Sunday, October 10, 2010

Department of Real Estate Takes Aim at Short Sale Negotiator Fees

On September 20, 2010 the California Department of Real Estate (DRE) posted on its website an update to its previously issued "Consumer and Industry Alert(s) Regarding Short Sales Fraud, and Related Issues." The latest discussion concerns "the growing, questionable, and sometimes unlawful practice of short sale negotiators ('SSN') requiring/compelling Buyers to pay the SSN's fee."

The article locates four areas of potential legal liability when this practice is implemented. They are: (1) Breach of Fiduciary Duty, (2) Lender Fraud, (3) Violation of Agency Law, and (4) Violation of RESPA. (Note: The article itself does not present its concerns in such a systematic format; but space limitations impose organizational requirements on my summary.) Problems present themselves in the following circumstances.

(1) Breach of Fiduciary Duty: (a) It is reported that some listing agents indicate in the MLS agent-to-agent remarks section that offers will not be presented unless the Buyer includes with the offer an Addendum specifying that he will pay a specified amount to an SSN. If this is not a requirement of the seller, the failure to present an offer would be a breach. (b) In some situations the listing agent will specify that the Buyer "must" request a specified credit for non-recurring closing costs as part of the offer, with the understanding that the SNN fee will be paid from that credit. The DRE paper states that, if this happens, "then the SSNs may be involved in a 'shell' game. If that occurs, the Buyers' interests might not be properly protected…" and the SSN and/or the agents may have breached their fiduciary duties.

(2) Lender Fraud: This may occur in a variety of ways. (a) It could happen if the Buyer's obligation to pay the SSN is not made known to the seller's lender (e.g. the Addendum referred to above might not be included in the paperwork submitted). (b) It could also occur if the payment is hidden by not showing up on the HUD-1. (c) If the seller's mortgage holder does not know that an SSN payment is being made to the listing office, that might violate the lender's term sheet with regard to allowable commissions. (d) The buyer's willingness to pay an SSN fee may be the result of a collusion for the sale price to be less than Fair Market Value, in violation of the lender's requirements.

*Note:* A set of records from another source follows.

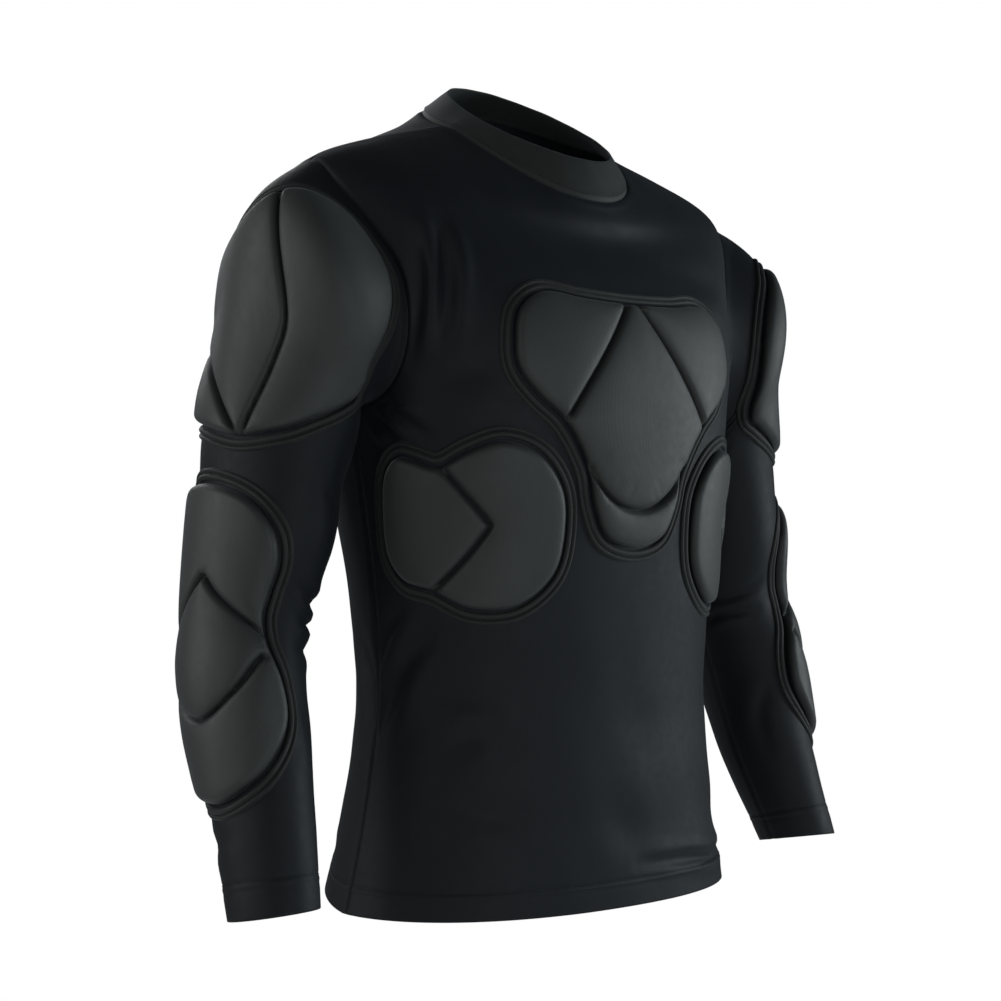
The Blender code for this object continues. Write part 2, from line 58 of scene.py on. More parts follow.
# The garment's rings, as in the part's source.
BODY = np.array([
    # share, side, half, middle, front, back, front_drop, back_drop, round, bend
    (0.00, -0.604, 0.184, -0.008, 0.119, 0.104, 0.000, -0.030, 0.90, 1.2),
    (0.12, -0.535, 0.170, -0.011, 0.113, 0.100, 0.000, -0.012, 0.90, 1.6),
    (0.26, -0.446, 0.158, -0.013, 0.109, 0.096, 0.000, 0.000, 0.88, 2.0),
    (0.40, -0.356, 0.159, -0.009, 0.118, 0.100, 0.000, 0.000, 0.82, 2.0),
    (0.50, -0.284, 0.166, -0.004, 0.128, 0.108, 0.000, 0.000, 0.78, 2.0),
    (0.60, -0.220, 0.174, 0.000, 0.136, 0.114, 0.000, 0.000, 0.76, 2.0),
    (0.74, -0.126, 0.191, 0.003, 0.130, 0.112, 0.022, 0.006, 0.82, 2.0),
    (0.88, -0.034, 0.206, 0.008, 0.104, 0.094, 0.052, 0.006, 1.00, 2.0),
    (0.95, -0.008, 0.140, 0.004, 0.099, 0.088, 0.062, -0.016, 1.00, 1.5),
    (1.00, 0.006, 0.081, -0.006, 0.085, 0.091, 0.061, -0.038, 1.00, 1.15),
])
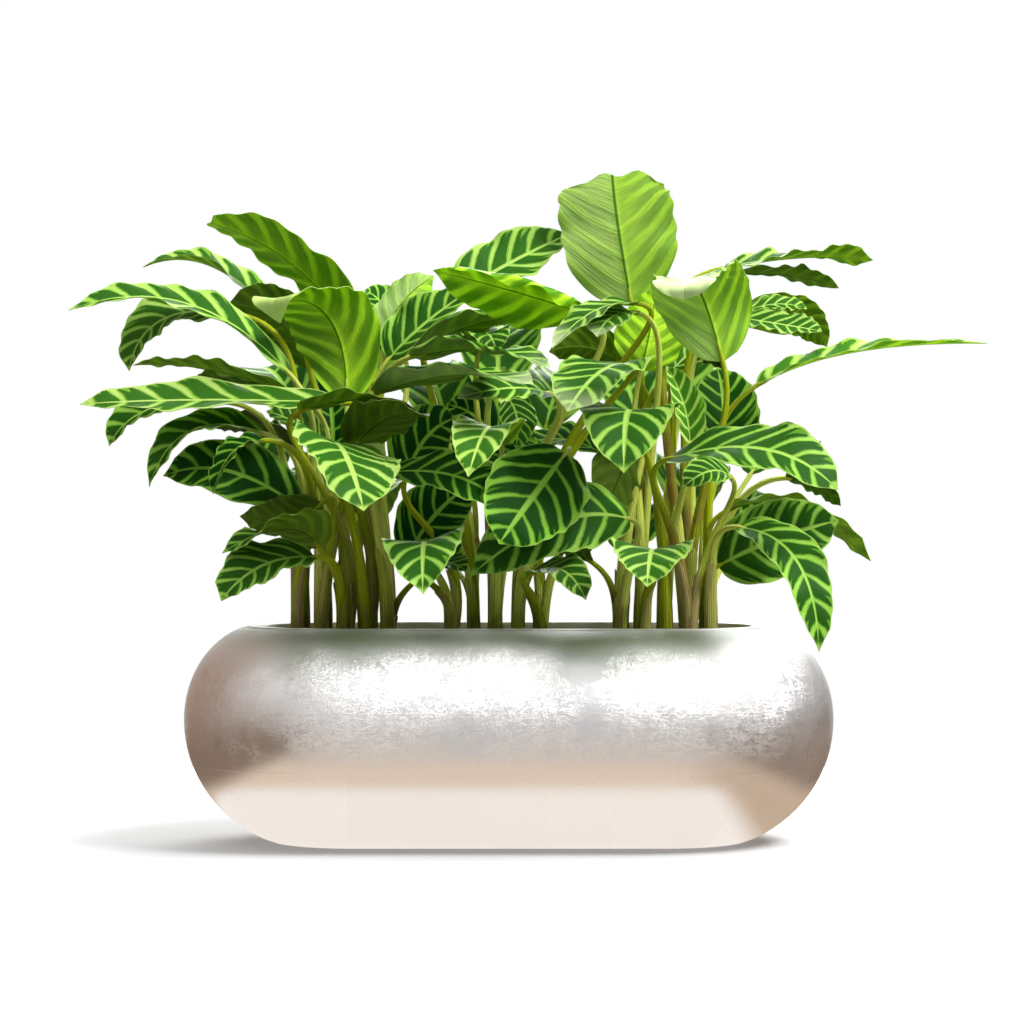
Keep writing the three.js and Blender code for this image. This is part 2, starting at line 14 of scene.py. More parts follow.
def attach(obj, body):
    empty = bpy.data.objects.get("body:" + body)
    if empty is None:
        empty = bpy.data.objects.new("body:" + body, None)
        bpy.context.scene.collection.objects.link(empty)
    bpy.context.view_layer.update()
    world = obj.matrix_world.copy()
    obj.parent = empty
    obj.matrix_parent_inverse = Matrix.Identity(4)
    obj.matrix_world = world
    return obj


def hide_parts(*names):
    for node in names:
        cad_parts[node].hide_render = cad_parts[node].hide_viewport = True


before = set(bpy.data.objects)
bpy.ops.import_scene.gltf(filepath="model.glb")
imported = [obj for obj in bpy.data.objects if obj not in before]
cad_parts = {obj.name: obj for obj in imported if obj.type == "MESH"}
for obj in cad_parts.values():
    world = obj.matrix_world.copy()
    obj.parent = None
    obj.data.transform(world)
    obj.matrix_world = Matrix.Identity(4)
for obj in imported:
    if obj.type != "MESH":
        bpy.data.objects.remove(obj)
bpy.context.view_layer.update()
BODY = "root"
MM = 0.001

# ---- Planter and soil: the solids' own dimensions, in mm

PLANTER = {"half_length": 400, "half_depth": 210, "height": 265, "widest_at": 150, "wall": 7, "floor": 12}
SHOULDER = {"inset": 100, "rise": 118}  # half axes of the quarter ellipse above the widest line
HEEL = {"inset": 165, "rise": -160}  # and of the one below it
SOIL = {"edge": 232, "top": 240, "slope": 60}

# ---- Plant: the solids' own dimensions, in mm

CLUMPS = {"left": (-202, 0), "middle": (-16, 0), "right": (192, 0)}
SLOT = (27, 25)
STALK = {"depth": 58, "collar": 14, "foot": 7.8, "side_foot": 5.6, "apart": 6, "lift": 0.6, "top": 3.2,
         "taper": 1.5}
BLADE = {"thickness": 1.2, "rib_at_base": 2.4, "rib_at_tip": 0.4}
WAVE = {"share": 0.045, "count": 2.3, "stride": 0.618, "across": 0.37}
STALK_RINGS = (0, 0.38, 0.72)
BLADE_RINGS = (0, 0.09, 0.23, 0.4, 0.57, 0.74, 0.9, 1)
RISE = 0.62
REACH = 0.27

# ---- Leaves: each point is a sighting [column, row, depth]. Column and row are where it is seen in a
# frame of 1024 x 1024 by an eye that looks level along +Y, and depth is its Y in mm.

FRAME_SIZE = 1024
EYE = {"x": 4, "y": -3800, "z": 405, "mm_per_column": 1.235}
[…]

(3) Violation of Agency Law: This can happen when the SSN's agency relationship is not clearly disclosed. Moreover, to the degree that the SSN may be portrayed as representing both parties, the dual agency may not be properly explained and confirmed by the principals.

(4) The DRE also suggests that payment to an SSN by the buyer could be a RESPA violation in the form of a "junk fee" paid to a settlement service provider in a situation where "no real or added services are actually performed for the Buyer…"

The DRE paper is carefully hedged and full of qualifiers. It seldom says that a particular act really is a violation of something -- only that it "might be" "could be" "raises questions" "appears problematic" etc. Well, ok, that's what lawyers do; but, because of that, the paper provides little in the way of clear guidance to practitioners. But the intent is clear -- Stay away from charging buyers to pay short sale negotiators!

Even though the DRE article will not come right out and say that the practice of having buyers pay for short sale negotiators is illegal, it regrettably demeans those who engage in this practice.

"In some instances the Listing Agent is trying to get paid extra money to serve as both the Listing Agent and the SSN. In other cases, the Listing Agent has hired an outside SSN because that agent is not able or willing to provide short sale negotiation services to their clients, but at the same time this Listing Agent does not want to share his or her commission earnings with the outside SSN that has been hired to do that work."

How outrageous! Are we to suppose that if the house needs painting, the listing agent should either do it himself or else pay the painter…?

Negotiating a short sale with the Seller's lender(s) is generally a difficult and time-consuming task. It is an important and non-duplicative service. Moreover, to be done well, it typically requires knowledge and skills that have been acquired through experience and/or formal training. Negotiating a short sale is not within the scope of traditional brokerage services. It should not be assumed that even the most competent and experienced listing agent will also be in a position to conduct effective short sale negotiations.

It is fortunate for consumers that an unrelated cadre of qualified and competent short sale negotiators has emerged around the country. Far too many potential short sales have wound up to be foreclosures because of inept agents trying to do the negotiations. But no one should expect that qualified short sale negotiators will offer their services for free. It certainly isn't a listing agent's obligation to pay them. The seller, who has no money, can't pay them. And now the Department of Real Estate tells us that the buyer shouldn't be the one to pay them.